Indie band Every Single Day has become famous for its soundtracks. From left: guitarist Jung Jae-oo, drummer Kim Hyo-young and singer Moon Sung-nam. [Joongang Ilbo]

They say movies and TV shows are often most memorable for their great soundtracks. These days in Korea, two of the prime examples of that theory would be the tvN drama “Respond, 1994” and the latest Disney animation, “Frozen.”

Both of those soundtracks had one surprising contributor in common - the indie band Every Single Day.

The group’s three members, Moon Sung-nam, Jung Jae-oo and Kim Hyo-young, sat met the Joongang Ilbo to talk about their musical journey.

Q. You have worked with prominent productions over the recent years. How did you start contributing to soundtracks?

A. We first started in Busan, where we released our first album, “Broken Street” [in 1999]. After releasing five more albums, we were recognized by indie music fans around the country. Filmmaker Shin Su-won, who featured our song in her film “Rainbow,” recommended us to Kwon Seok-jang, the producer of the MBC drama “Pasta.” That’s how everything started. Since then, the band was worked on soundtracks for “My Princess” [2011], “I Can Hear Your Voice” [2013], “Miss Korea” [2013] and some others.


From left: Every Single Day worked on soundtracks for “Pasta” (MBC, 2010), “I Can Hear Your Voice” (SBS, 2013) and “Miss Korea” (MBC, 2013). [JoongAng Ilbo]

Compared to your previous tracks, your songs for the “Miss Korea” soundtrack sound sorrowful.

Well, after going through the script of the first episode, we were supposed to come up with an upbeat track. But the producer [Kwon Seok-jang] asked us to make the sound as melancholy as possible.

We guess it’s because the drama depicts the struggles of various characters in Seoul amid the economic crisis of 1997. That’s how the soundtrack “New World” was created.

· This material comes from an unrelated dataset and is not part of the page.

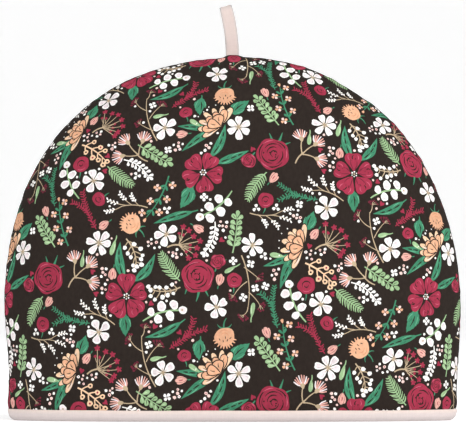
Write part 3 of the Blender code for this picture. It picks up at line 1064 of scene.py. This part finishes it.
def cloth_edge():
    """The flat panel's edge in metres, anticlockwise: the seam and then the hem."""
    seam = flat_curve(1.0, 0.0018)
    hem = evenly(seam[[-1, 0]], 0.0034)[1:-1]
    return np.concatenate([seam, hem])


def started_outside(outline):
    """The outline run anticlockwise from its leftmost corner. The triangulation marks what lies
    to the left of the first side, so this keeps it from marking all that lies outside."""
    first = int(np.argmin(outline[:, 0]))
    outline = np.roll(outline, -first, axis=0)
    ahead, behind = outline[1] - outline[0], outline[-1] - outline[0]
    if ahead[0] * behind[1] - ahead[1] * behind[0] < 0.0:
        outline = np.roll(outline[::-1], 1, axis=0)
    return outline


def triangulated(points, outlines):
    """Blender's constrained triangulation of flat points and closed outlines, in millimetres.

    The first outline bounds the cloth. Returns the points, the triangles inside that bound and,
    for each triangle, the number of the last outline that it lies in.
    """
    outlines = [started_outside(outline) for outline in outlines]
    corners = np.concatenate([*outlines, points])
    starts = np.cumsum([0, *(len(outline) for outline in outlines)])
    faces = [list(range(first, last)) for first, last in zip(starts[:-1], starts[1:])]
    made = delaunay_2d_cdt([Vector(corner) for corner in corners], [], faces, 0, 1e-4, True)
    flat = np.array([tuple(point) for point in made[0]])
    inside = [(face, max(within)) for face, within in zip(made[2], made[5]) if 0 in within]
    triangles = np.array([face for face, _ in inside])
    top = np.array([last for _, last in inside])
    used, numbers = np.unique(triangles, return_inverse=True)
    return flat[used], numbers.reshape(-1, 3), top


def rim_of(flat, triangles):
    """The numbers of the points on a triangulation's edge, anticlockwise round its middle."""
    sides = np.concatenate([triangles[:, [0, 1]], triangles[:, [1, 2]], triangles[:, [2, 0]]])
    low, high = sides.min(axis=1), sides.max(axis=1)
    keys, counts = np.unique(low * len(flat) + high, return_counts=True)
    single = keys[counts == 1]
    numbers = np.unique(np.concatenate([single // len(flat), single % len(flat)]))
    angle = np.arctan2(flat[numbers, 1] - WIDEST_HEIGHT / MM, flat[numbers, 0])
    return numbers[np.argsort(angle)]


def linear(ink):
    """An ink's linear colour from its sRGB hex."""
    shown = np.array([int(INKS[ink][place : place + 2], 16) / 255.0 for place in (0, 2, 4)])
    return np.where(shown <= 0.04045, shown / 12.92, ((shown + 0.055) / 1.055) ** 2.4)


def printed_shapes(offset, mirrored):
    """The repeat's shapes laid over a whole panel, as outlines in millimetres and colours."""
    draw = np.random.default_rng(41)
    outlines = []
    colours = []
    bound = cloth_edge() / MM
    low, high = bound.min(axis=0), bound.max(axis=0)
    for shapes in REPEAT:
        values = draw.uniform(0.93, 1.07, len(shapes))
        for column in range(-3, 4):
            for row in range(-3, 4):
                drop = row * REPEAT_HEIGHT + column * REPEAT_HEIGHT / 2
                shift = np.array([column * REPEAT_WIDTH, drop]) + offset
                for (outline, ink), value in zip(shapes, values):
                    spot = outline + shift
                    if (spot.max(axis=0) > low).all() and (spot.min(axis=0) < high).all():
                        outlines.append(spot * (-1.0, 1.0) if mirrored else spot)
                        colours.append(linear(ink) * value)
    return outlines, np.array(colours)


def fill_mesh(name, points, faces, normals, finishes):
    """A mesh object of these points and faces, with a normal for each corner."""
    mesh = bpy.data.meshes.new(name)
    mesh.from_pydata(points.tolist(), [], faces)
    mesh.shade_smooth()
    if normals is not None:
        mesh.normals_split_custom_set(normals.tolist())
    for finish in finishes:
        mesh.materials.append(finish)
    made = bpy.data.objects.new(name, mesh)
    bpy.context.scene.collection.objects.link(made)
    return made


# Painted shade at the seam's crease: how much darker the print is painted where the cloth turns in at the
# seam, and over which shares
SEAM_SHADE = 0.6
TURNING_FROM = 0.984
TURNING_OVER = 0.014


def panel(name, side, offset, seed, finishes):
    """One padded panel: printed cloth outside, plain cloth inside and a turned-in edge between.

    side is -1 for the panel in front of the seam and 1 for the one behind it.
    """
    waves = {
        "puckers": ripples(seed, 6, 0.007, 0.019),
        "patches": ripples(seed + 1, 3, 0.05, 0.13),
        "field": ripples(seed + 2, 7, 0.035, 0.090),
        "tucks": ripples(seed + 3, 5, 0.008, 0.024),
    }
    bound = cloth_edge() / MM
    outlines, inks = printed_shapes(offset, side > 0)
    flat, outer, top = triangulated(cloth_points() / MM, [bound, *outlines])
    colours = np.concatenate([[linear("ground")], inks])[top]
    middles = flat_share(flat[outer].mean(axis=1) * MM)
    # Painted shade: the print is darkened towards the seam, where the cloth turns in.
    seam_crease_shading = smooth_step((middles - TURNING_FROM) / TURNING_OVER)
    colours = colours * (1.0 - SEAM_SHADE * seam_crease_shading)[:, None]
    rim = rim_of(flat, outer)

    coarse = np.stack(np.meshgrid(np.arange(-200, 201, 9.0), np.arange(12, 305, 9.0)), axis=-1)
    coarse = coarse.reshape(-1, 2)
    coarse = coarse[flat_share(coarse * MM) < 0.965]
    back, inner, _ = triangulated(coarse, [flat[rim]])
    back_rim = rim_of(back, inner)
    if len(back_rim) != len(rim):
        raise ValueError(f"{name}: the rims have {len(rim)} and {len(back_rim)} points")

    surface = cloth_surface(waves)
    front_points, front_normals = facing(surface, flat * MM)
    back_points, back_normals = facing(lambda at: even_panel(at, 1.0)[0], back * MM)
    points = np.concatenate([front_points, back_points])
    inner = inner[:, ::-1] + len(flat)
    back_rim = back_rim + len(flat)
    edge = np.stack([rim, back_rim, np.roll(back_rim, -1), np.roll(rim, -1)], axis=1)

    along = points[edge[:, 3]] - points[edge[:, 0]]
    edge_normals = np.cross(points[edge[:, 1]] - points[edge[:, 0]], along)
    edge_normals /= np.maximum(np.linalg.norm(edge_normals, axis=1), 1e-12)[:, None]
    normals = np.concatenate(
        [
            front_normals[outer.ravel()],
            -back_normals[inner.ravel() - len(flat)],
            np.repeat(edge_normals, 4, axis=0),
        ]
    )
    faces = outer.tolist() + inner.tolist() + edge.tolist()
    if side > 0:
        points[:, 1] *= -1.0
        normals[:, 1] *= -1.0
        faces = [face[::-1] for face in faces]
        normals = np.concatenate(
            [
                normals[: outer.size + inner.size].reshape(-1, 3, 3)[:, ::-1].reshape(-1, 3),
                normals[outer.size + inner.size :],
            ]
        )
    made = fill_mesh(name, points, faces, normals, finishes)
    mesh = made.data
    slots = np.zeros(len(faces), dtype=np.int32)
    slots[len(outer) : len(outer) + len(inner)] = 1
    mesh.polygons.foreach_set("material_index", slots)

    spread = np.ones((len(mesh.loops), 4))
    spread[:, :3] = linear("ground")
    spread[: outer.size, :3] = np.repeat(colours, 3, axis=0)
    # The print's inks, with the painted seam shade in them.
    ink = mesh.color_attributes.new("print_and_seam_shade", "FLOAT_COLOR", "CORNER")
    ink.data.foreach_set("color", spread.ravel())
    plain = mesh.color_attributes.new("tint_and_painted_light", "FLOAT_COLOR", "CORNER")
    plain.data.foreach_set("color", np.ones(spread.size))

    numbers = np.zeros(len(mesh.loops), dtype=np.int32)
    mesh.loops.foreach_get("vertex_index", numbers)
    cloth = np.concatenate([flat, back + (0.0, 400.0)]) * MM + (0.25, 0.0)
    mesh.uv_layers.new(name="cloth").data.foreach_set("uv", cloth[numbers].ravel())
    return made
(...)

Tell us more about the track “New World.”

In that song, we sing “After chasing the illusion, there is nothing left / wait tonight look at the light.” The minor key and the chilly sound are supposed to help viewers envision the dreams and frustrations of the lead role, Oh Ji-young, who desires to win in the beauty pageant.

What do you think is the strength of your group?

These days, some producers hire celebrity singers and make tracks that can easily hook the listeners. This is because those producers prioritize making profits from online music stores over getting the right balance between the soundtrack and the drama.

But money is not the issue for us. We try to present sounds that can really synchronize with the story. Perhaps that’s why some people say that our songs are like living characters from the dramas.

What does the recent success mean for your band? And what is your ultimate goal?

Moon: It’s still surreal to listen to our songs on terrestrial television networks every week. Actually, we spent the last 10 years making less than 100,000 won [$94] a week. I think the soundtrack work has given us a special stage where we can perform every single day.

Kim: Our ultimate goal as musicians has not been achieved yet. Sometimes our unfulfilled dreams are portrayed through the lyrics.

Jung: We don’t think only luck alone will bring us good fortune. As we have come this far together, I guess our next 10 years can become more successful as long as we stick to our original style and continue trusting in each other.